> Stated problem
Reproduce every record below exactly as it appears.
○ ○ ○ ○ ○
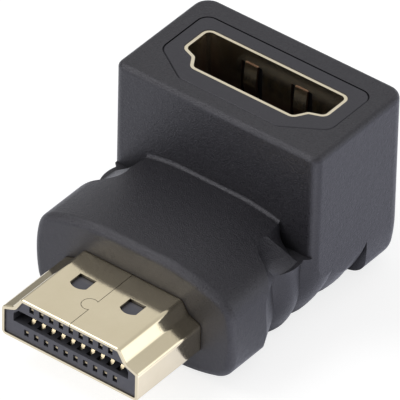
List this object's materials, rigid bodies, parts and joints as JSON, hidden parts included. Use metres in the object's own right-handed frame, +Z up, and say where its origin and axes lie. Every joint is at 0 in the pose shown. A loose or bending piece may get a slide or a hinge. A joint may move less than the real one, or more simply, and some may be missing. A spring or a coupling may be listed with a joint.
{
  "type": "hdmi adapter",
  "caption": "Right-angle HDMI adapter: a flat D-shaped plug in front and a matching socket that opens upward, in a moulded body with ribbed grips.",
  "frame": {"origin": "on the surface the adapter rests on, under the centre of its bounding box, in its mirror plane", "axes": "+Z up, the way the socket opens; -Y the way the plug points, so +Y is towards the back wall; +X across both connectors"},
  "size_m": [0.0206, 0.0304, 0.0173],
  "materials": {
    "housing_plastic": "fine matt texture, black",
    "inner_plastic": "smooth, black",
    "gold_sheet": "bright gold plating on folded sheet",
    "plug_insulator_plastic": "smooth, dark grey",
    "socket_insulator_plastic": "smooth, black",
    "board": "green solder mask",
    "contact_gold": "gold plated, bright"
  },
  "bodies": {
    "root": {"circuit_board": "board", "housing": "housing_plastic", "inner_mould": "inner_plastic", "plug_contact_01": "contact_gold", "plug_contact_02": "contact_gold", "plug_contact_03": "contact_gold", "plug_contact_04": "contact_gold", "plug_contact_05": "contact_gold", "plug_contact_06": "contact_gold", "plug_contact_07": "contact_gold", "plug_contact_08": "contact_gold", "plug_contact_09": "contact_gold", "plug_contact_10": "contact_gold", "plug_contact_11": "contact_gold", "plug_contact_12": "contact_gold", "plug_contact_13": "contact_gold", "plug_contact_14": "contact_gold", "plug_contact_15": "contact_gold", "plug_contact_16": "contact_gold", "plug_contact_17": "contact_gold", "plug_contact_18": "contact_gold", "plug_contact_19": "contact_gold", "plug_insulator": "plug_insulator_plastic", "plug_shell": "gold_sheet", "socket_contact_01": "contact_gold", "socket_contact_02": "contact_gold", "socket_contact_03": "contact_gold", "socket_contact_04": "contact_gold", "socket_contact_05": "contact_gold", "socket_contact_06": "contact_gold", "socket_contact_07": "contact_gold", "socket_contact_08": "contact_gold", "socket_contact_09": "contact_gold", "socket_contact_10": "contact_gold", "socket_contact_11": "contact_gold", "socket_contact_12": "contact_gold", "socket_contact_13": "contact_gold", "socket_contact_14": "contact_gold", "socket_contact_15": "contact_gold", "socket_contact_16": "contact_gold", "socket_contact_17": "contact_gold", "socket_contact_18": "contact_gold", "socket_contact_19": "contact_gold", "socket_insulator": "socket_insulator_plastic", "socket_shell": "gold_sheet"}
  },
  "joints": []
}
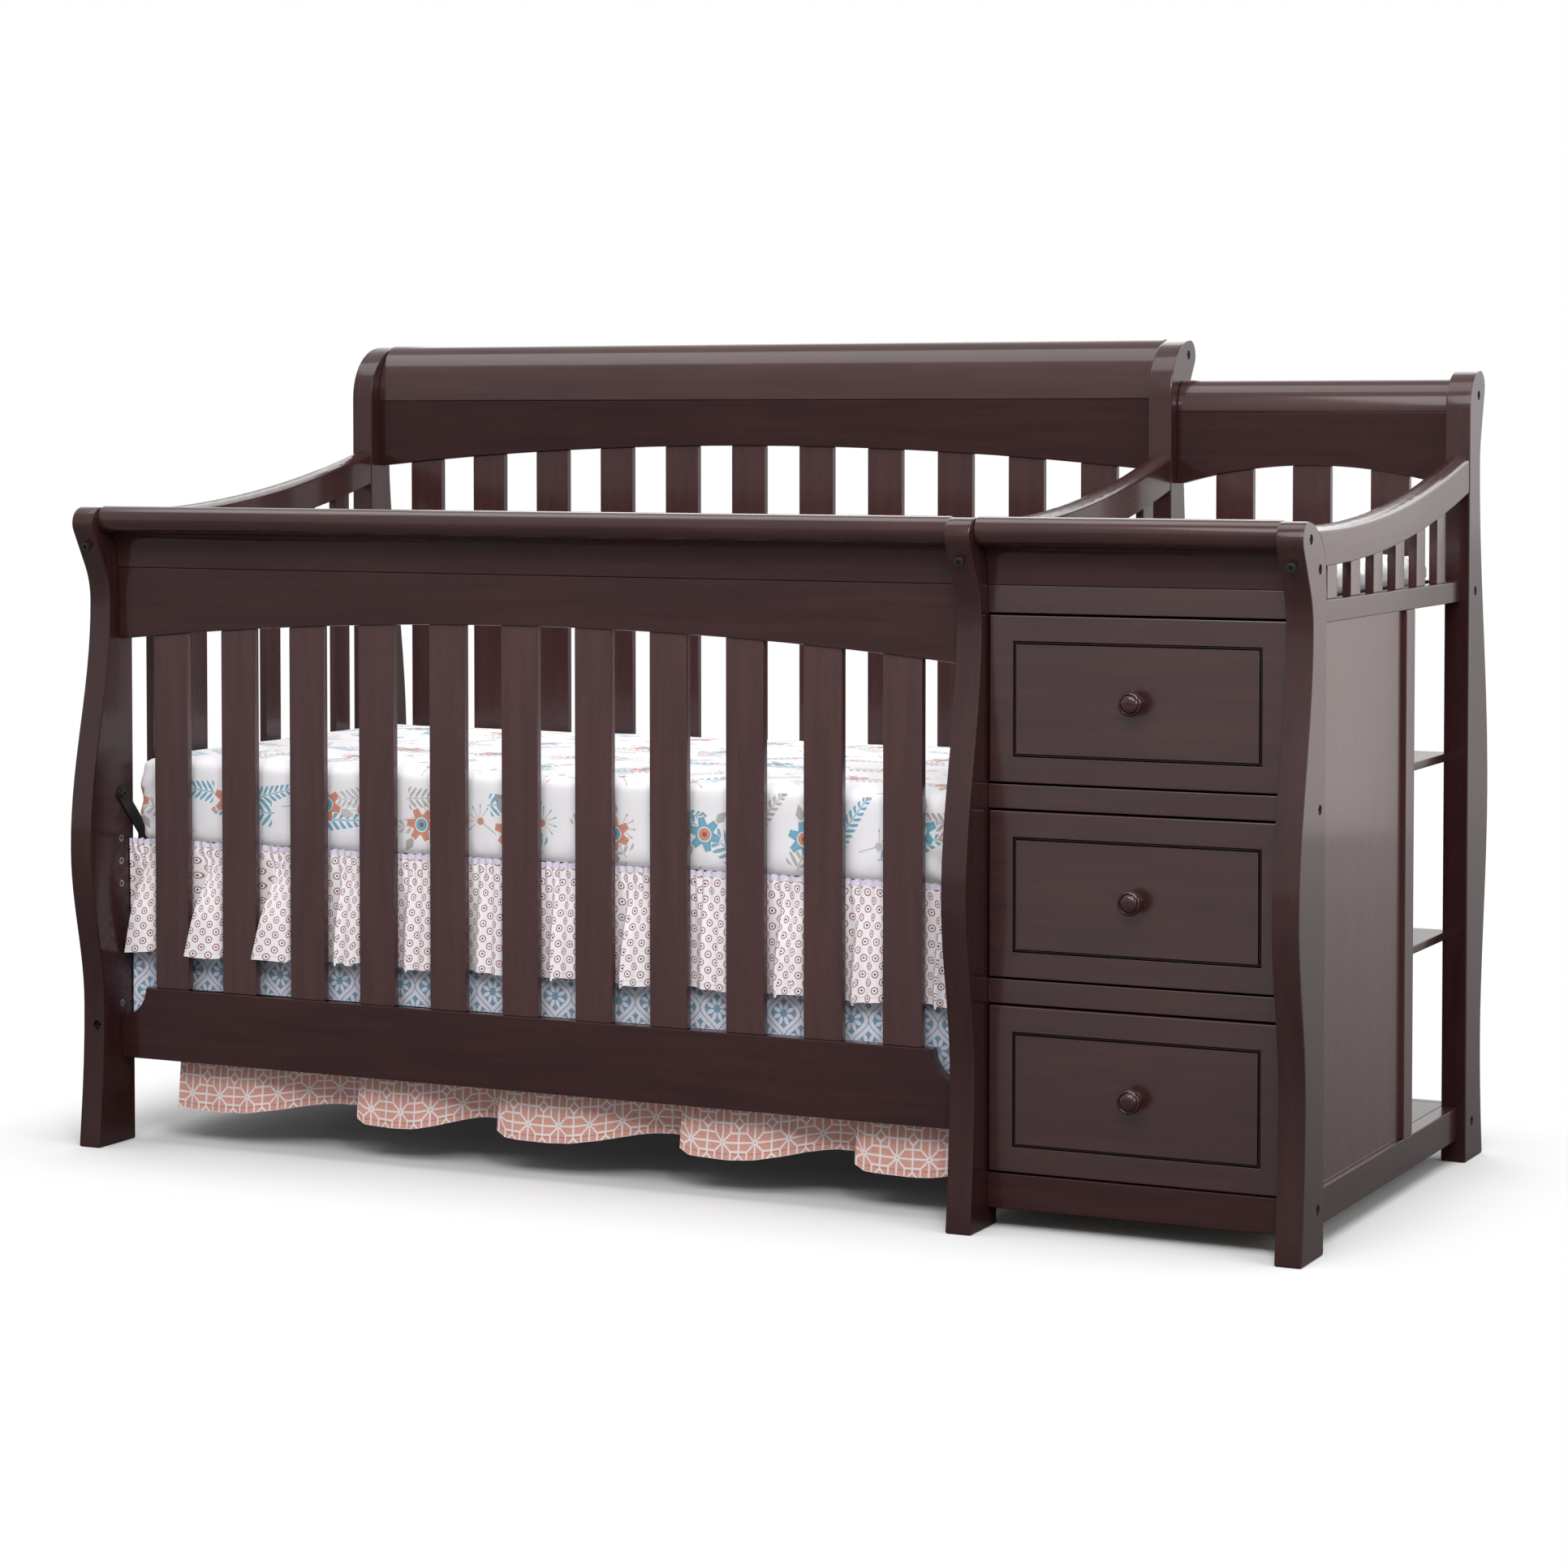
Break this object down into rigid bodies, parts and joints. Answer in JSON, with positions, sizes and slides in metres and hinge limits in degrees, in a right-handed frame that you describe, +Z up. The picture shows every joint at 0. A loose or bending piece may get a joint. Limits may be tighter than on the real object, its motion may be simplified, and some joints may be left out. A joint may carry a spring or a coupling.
{
  "type": "crib with attached changer",
  "caption": "Sleigh-post crib with slatted sides, crowned front and back panels, mattress and tiered skirt, joined to a changer cabinet with drawers, open shelves and a changing pad.",
  "frame": {"origin": "on the floor under the centre of the whole box of crib and changer", "axes": "+X along the length from the crib to the changer, +Y from the drawer side to the tall back panel, +Z up"},
  "size_m": [1.847, 0.873, 1.1735],
  "materials": {
    "stained_wood": "dark espresso stain under satin-gloss lacquer",
    "drawer_board": "clear lacquer, satin",
    "knob_wood": "dark espresso stain, gloss",
    "zinc_steel": "zinc plated, satin",
    "black_steel": "black powder coat, satin",
    "crib_sheet": "printed cotton, matte",
    "skirt_cloth": "printed cotton, matte",
    "pad_cloth": "quilted vinyl-backed cloth, matte"
  },
  "bodies": {
    "crib_frame": {"front_left_post": "stained_wood", "front_middle_post": "stained_wood", "front_right_post": "stained_wood", "back_left_post": "stained_wood", "back_middle_post": "stained_wood", "back_right_post": "stained_wood", "front_crown_rail": "stained_wood", "front_arched_rail": "stained_wood", "front_slats": "stained_wood", "front_bottom_rail": "stained_wood", "back_crown_rail": "stained_wood", "back_arched_rail": "stained_wood", "back_slats": "stained_wood", "back_bottom_rail": "stained_wood", "left_curved_rail": "stained_wood", "left_slats": "stained_wood", "left_bottom_rail": "stained_wood", "middle_curved_rail": "stained_wood", "middle_slats": "stained_wood", "middle_upper_rail": "stained_wood", "middle_panel": "stained_wood", "middle_bottom_rail": "stained_wood", "right_curved_rail": "stained_wood", "right_slats": "stained_wood", "right_upper_rail": "stained_wood", "right_panel": "stained_wood", "right_stile": "stained_wood", "right_bottom_rail": "stained_wood", "changer_crown_rail": "stained_wood", "changer_back_crown": "stained_wood", "changer_back_arched_rail": "stained_wood", "changer_back_slats": "stained_wood", "changer_back_rails": "stained_wood", "cabinet_top_rail": "stained_wood", "drawer_dividers": "stained_wood", "cabinet_bottom_rail": "stained_wood", "changer_top": "stained_wood", "cabinet_back_panel": "stained_wood", "rear_shelves": "stained_wood", "cabinet_runners": "zinc_steel", "spring_frame": "black_steel", "frame_hangers": "black_steel", "mattress": "crib_sheet", "bed_skirt": "skirt_cloth", "changing_pad": "pad_cloth", "rail_bolts": "zinc_steel", "barrel_nuts": "zinc_steel", "threaded_inserts": "zinc_steel"},
    "drawer_1": {"drawer_1_front": "stained_wood", "drawer_1_box": "drawer_board", "drawer_1_knob": "knob_wood", "drawer_1_runners": "zinc_steel"},
    "drawer_2": {"drawer_2_front": "stained_wood", "drawer_2_box": "drawer_board", "drawer_2_knob": "knob_wood", "drawer_2_runners": "zinc_steel"},
    "drawer_3": {"drawer_3_front": "stained_wood", "drawer_3_box": "drawer_board", "drawer_3_knob": "knob_wood", "drawer_3_runners": "zinc_steel"}
  },
  "joints": [
    {"name": "drawer_1_slide", "type": "slide", "parent": "crib_frame", "child": "drawer_1", "axis": [0, -1, 0], "range_m": [0, 0.28]},
    {"name": "drawer_2_slide", "type": "slide", "parent": "crib_frame", "child": "drawer_2", "axis": [0, -1, 0], "range_m": [0, 0.28]},
    {"name": "drawer_3_slide", "type": "slide", "parent": "crib_frame", "child": "drawer_3", "axis": [0, -1, 0], "range_m": [0, 0.28]}
  ]
}
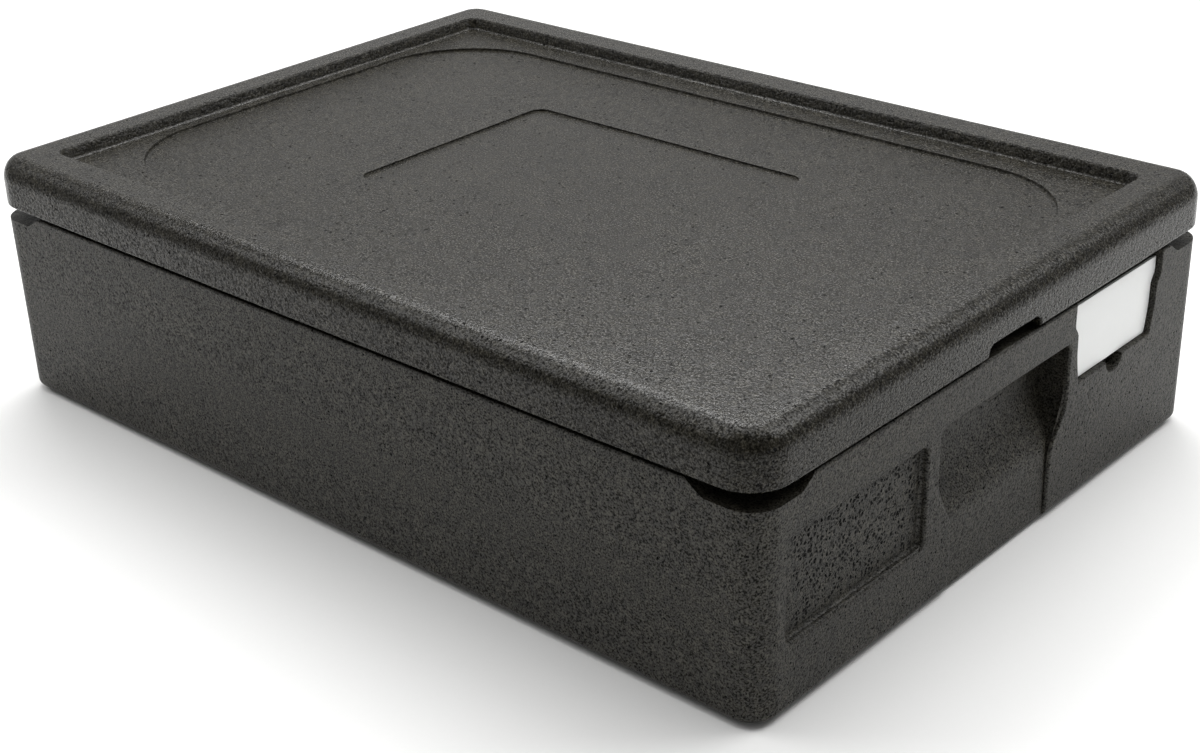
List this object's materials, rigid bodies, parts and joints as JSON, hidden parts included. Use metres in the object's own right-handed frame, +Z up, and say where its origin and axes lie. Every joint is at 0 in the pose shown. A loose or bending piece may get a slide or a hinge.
○ ○ ○ ○ ○
> Task output
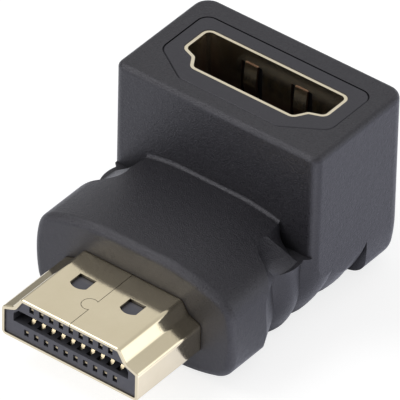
List this object's materials, rigid bodies, parts and joints as JSON, hidden parts included. Use metres in the object's own right-handed frame, +Z up, and say where its origin and axes lie. Every joint is at 0 in the pose shown. A loose or bending piece may get a slide or a hinge. A joint may move less than the real one, or more simply, and some may be missing. A spring or a coupling may be listed with a joint.
{
  "type": "hdmi adapter",
  "caption": "Right-angle HDMI adapter: a flat D-shaped plug in front and a matching socket that opens upward, in a moulded body with ribbed grips.",
  "frame": {"origin": "on the surface the adapter rests on, under the centre of its bounding box, in its mirror plane", "axes": "+Z up, the way the socket opens; -Y the way the plug points, so +Y is towards the back wall; +X across both connectors"},
  "size_m": [0.0206, 0.0304, 0.0173],
  "materials": {
    "housing_plastic": "fine matt texture, black",
    "inner_plastic": "smooth, black",
    "gold_sheet": "bright gold plating on folded sheet",
    "plug_insulator_plastic": "smooth, dark grey",
    "socket_insulator_plastic": "smooth, black",
    "board": "green solder mask",
    "contact_gold": "gold plated, bright"
  },
  "bodies": {
    "root": {"circuit_board": "board", "housing": "housing_plastic", "inner_mould": "inner_plastic", "plug_contact_01": "contact_gold", "plug_contact_02": "contact_gold", "plug_contact_03": "contact_gold", "plug_contact_04": "contact_gold", "plug_contact_05": "contact_gold", "plug_contact_06": "contact_gold", "plug_contact_07": "contact_gold", "plug_contact_08": "contact_gold", "plug_contact_09": "contact_gold", "plug_contact_10": "contact_gold", "plug_contact_11": "contact_gold", "plug_contact_12": "contact_gold", "plug_contact_13": "contact_gold", "plug_contact_14": "contact_gold", "plug_contact_15": "contact_gold", "plug_contact_16": "contact_gold", "plug_contact_17": "contact_gold", "plug_contact_18": "contact_gold", "plug_contact_19": "contact_gold", "plug_insulator": "plug_insulator_plastic", "plug_shell": "gold_sheet", "socket_contact_01": "contact_gold", "socket_contact_02": "contact_gold", "socket_contact_03": "contact_gold", "socket_contact_04": "contact_gold", "socket_contact_05": "contact_gold", "socket_contact_06": "contact_gold", "socket_contact_07": "contact_gold", "socket_contact_08": "contact_gold", "socket_contact_09": "contact_gold", "socket_contact_10": "contact_gold", "socket_contact_11": "contact_gold", "socket_contact_12": "contact_gold", "socket_contact_13": "contact_gold", "socket_contact_14": "contact_gold", "socket_contact_15": "contact_gold", "socket_contact_16": "contact_gold", "socket_contact_17": "contact_gold", "socket_contact_18": "contact_gold", "socket_contact_19": "contact_gold", "socket_insulator": "socket_insulator_plastic", "socket_shell": "gold_sheet"}
  },
  "joints": []
}
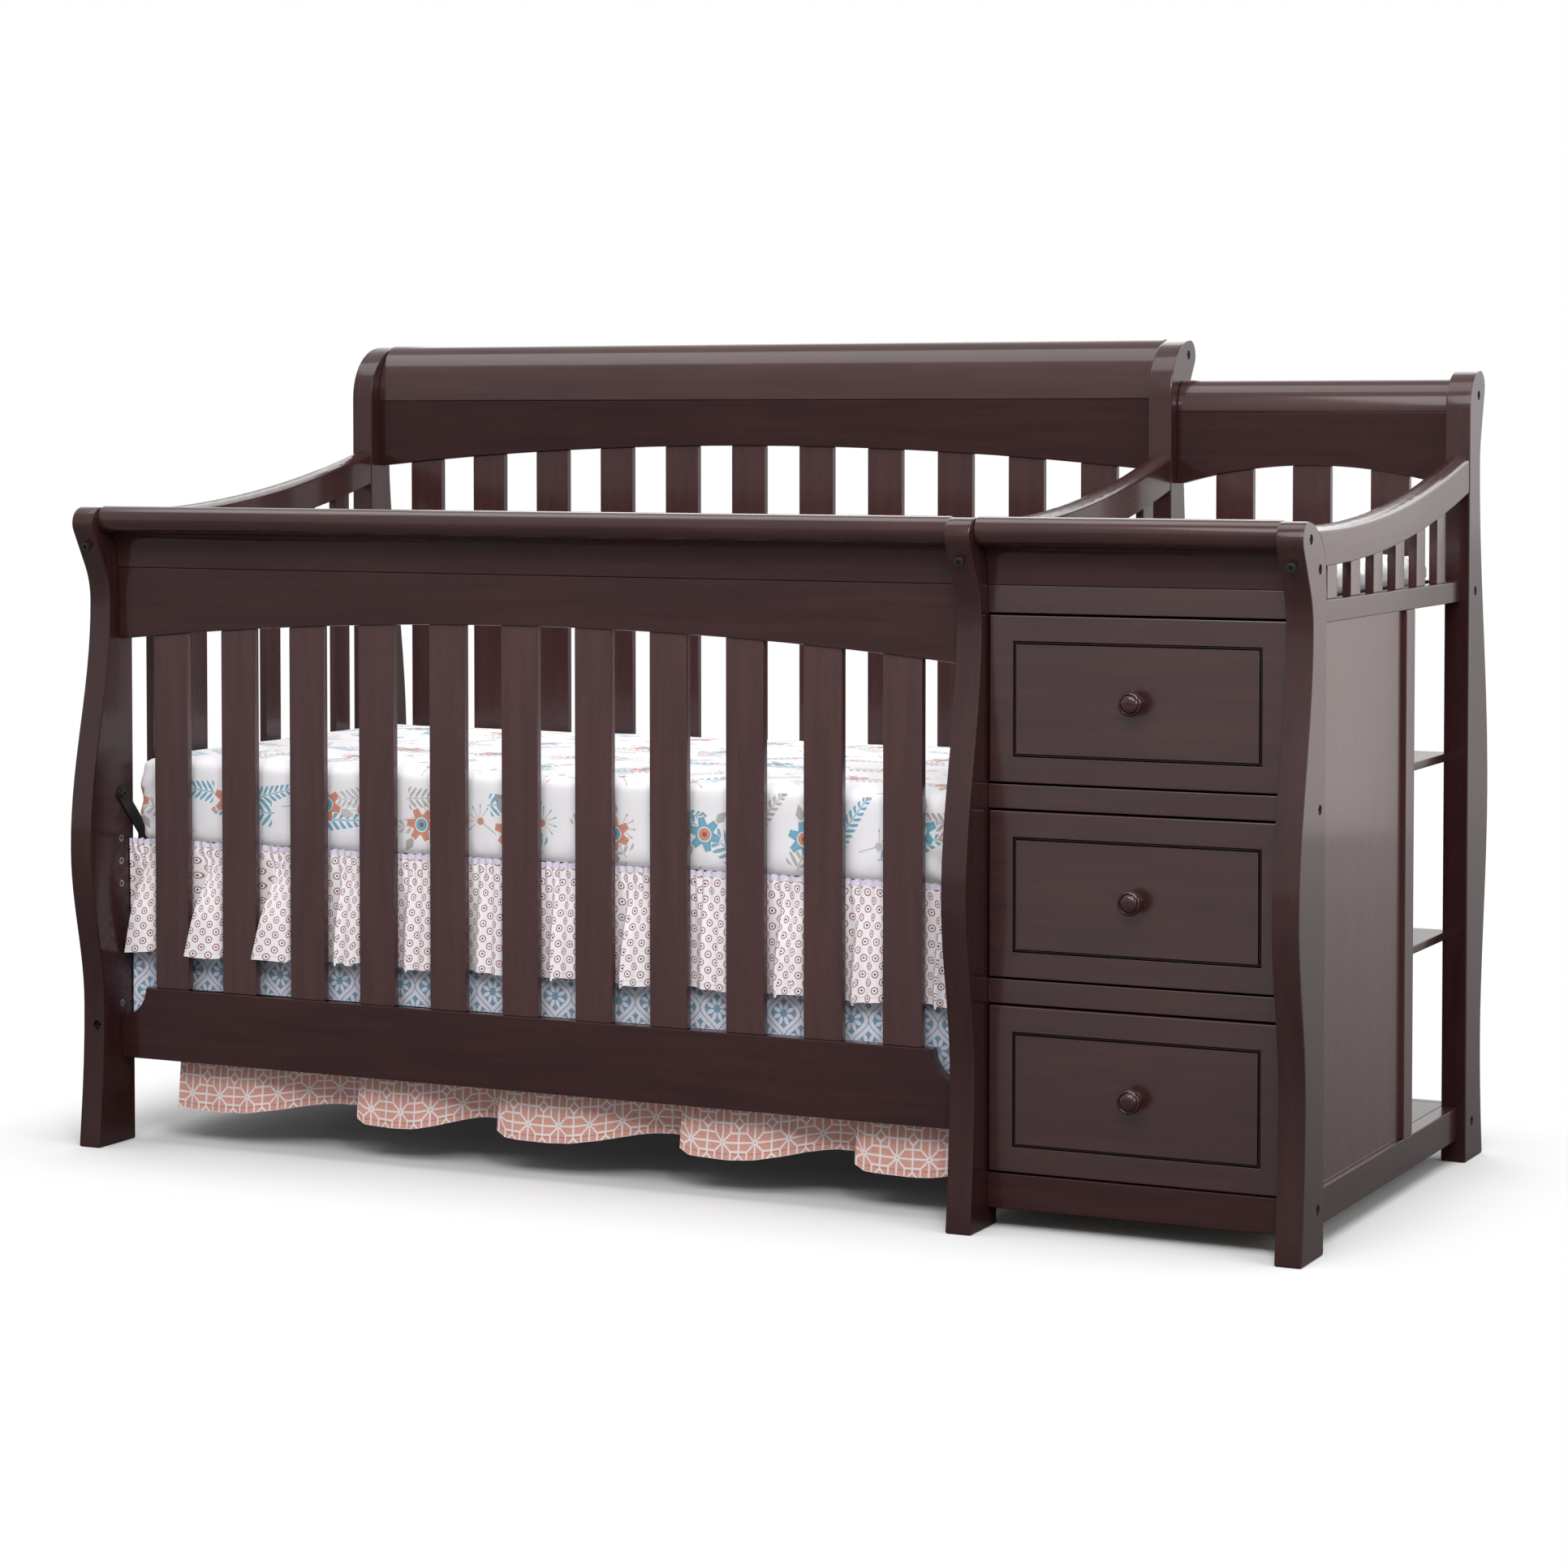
Break this object down into rigid bodies, parts and joints. Answer in JSON, with positions, sizes and slides in metres and hinge limits in degrees, in a right-handed frame that you describe, +Z up. The picture shows every joint at 0. A loose or bending piece may get a joint. Limits may be tighter than on the real object, its motion may be simplified, and some joints may be left out. A joint may carry a spring or a coupling.
{
  "type": "crib with attached changer",
  "caption": "Sleigh-post crib with slatted sides, crowned front and back panels, mattress and tiered skirt, joined to a changer cabinet with drawers, open shelves and a changing pad.",
  "frame": {"origin": "on the floor under the centre of the whole box of crib and changer", "axes": "+X along the length from the crib to the changer, +Y from the drawer side to the tall back panel, +Z up"},
  "size_m": [1.847, 0.873, 1.1735],
  "materials": {
    "stained_wood": "dark espresso stain under satin-gloss lacquer",
    "drawer_board": "clear lacquer, satin",
    "knob_wood": "dark espresso stain, gloss",
    "zinc_steel": "zinc plated, satin",
    "black_steel": "black powder coat, satin",
    "crib_sheet": "printed cotton, matte",
    "skirt_cloth": "printed cotton, matte",
    "pad_cloth": "quilted vinyl-backed cloth, matte"
  },
  "bodies": {
    "crib_frame": {"front_left_post": "stained_wood", "front_middle_post": "stained_wood", "front_right_post": "stained_wood", "back_left_post": "stained_wood", "back_middle_post": "stained_wood", "back_right_post": "stained_wood", "front_crown_rail": "stained_wood", "front_arched_rail": "stained_wood", "front_slats": "stained_wood", "front_bottom_rail": "stained_wood", "back_crown_rail": "stained_wood", "back_arched_rail": "stained_wood", "back_slats": "stained_wood", "back_bottom_rail": "stained_wood", "left_curved_rail": "stained_wood", "left_slats": "stained_wood", "left_bottom_rail": "stained_wood", "middle_curved_rail": "stained_wood", "middle_slats": "stained_wood", "middle_upper_rail": "stained_wood", "middle_panel": "stained_wood", "middle_bottom_rail": "stained_wood", "right_curved_rail": "stained_wood", "right_slats": "stained_wood", "right_upper_rail": "stained_wood", "right_panel": "stained_wood", "right_stile": "stained_wood", "right_bottom_rail": "stained_wood", "changer_crown_rail": "stained_wood", "changer_back_crown": "stained_wood", "changer_back_arched_rail": "stained_wood", "changer_back_slats": "stained_wood", "changer_back_rails": "stained_wood", "cabinet_top_rail": "stained_wood", "drawer_dividers": "stained_wood", "cabinet_bottom_rail": "stained_wood", "changer_top": "stained_wood", "cabinet_back_panel": "stained_wood", "rear_shelves": "stained_wood", "cabinet_runners": "zinc_steel", "spring_frame": "black_steel", "frame_hangers": "black_steel", "mattress": "crib_sheet", "bed_skirt": "skirt_cloth", "changing_pad": "pad_cloth", "rail_bolts": "zinc_steel", "barrel_nuts": "zinc_steel", "threaded_inserts": "zinc_steel"},
    "drawer_1": {"drawer_1_front": "stained_wood", "drawer_1_box": "drawer_board", "drawer_1_knob": "knob_wood", "drawer_1_runners": "zinc_steel"},
    "drawer_2": {"drawer_2_front": "stained_wood", "drawer_2_box": "drawer_board", "drawer_2_knob": "knob_wood", "drawer_2_runners": "zinc_steel"},
    "drawer_3": {"drawer_3_front": "stained_wood", "drawer_3_box": "drawer_board", "drawer_3_knob": "knob_wood", "drawer_3_runners": "zinc_steel"}
  },
  "joints": [
    {"name": "drawer_1_slide", "type": "slide", "parent": "crib_frame", "child": "drawer_1", "axis": [0, -1, 0], "range_m": [0, 0.28]},
    {"name": "drawer_2_slide", "type": "slide", "parent": "crib_frame", "child": "drawer_2", "axis": [0, -1, 0], "range_m": [0, 0.28]},
    {"name": "drawer_3_slide", "type": "slide", "parent": "crib_frame", "child": "drawer_3", "axis": [0, -1, 0], "range_m": [0, 0.28]}
  ]
}
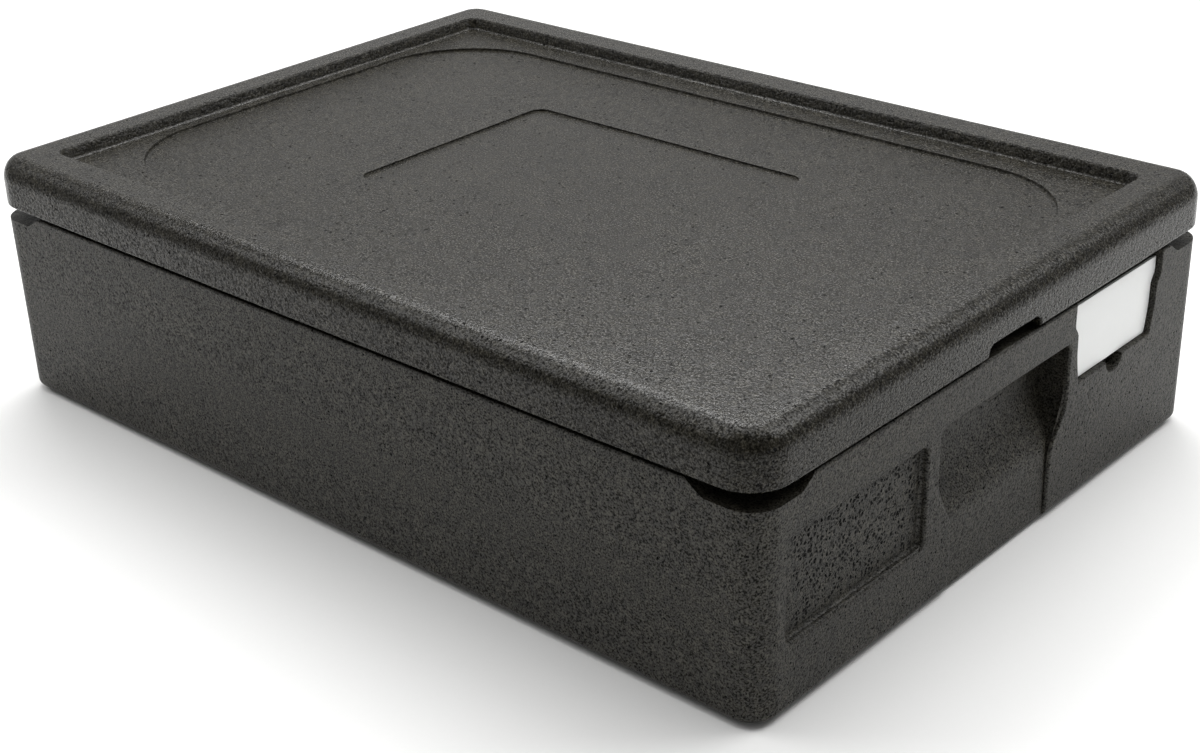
List this object's materials, rigid bodies, parts and joints as JSON, hidden parts included. Use metres in the object's own right-handed frame, +Z up, and say where its origin and axes lie. Every joint is at 0 in the pose shown. A loose or bending piece may get a slide or a hinge.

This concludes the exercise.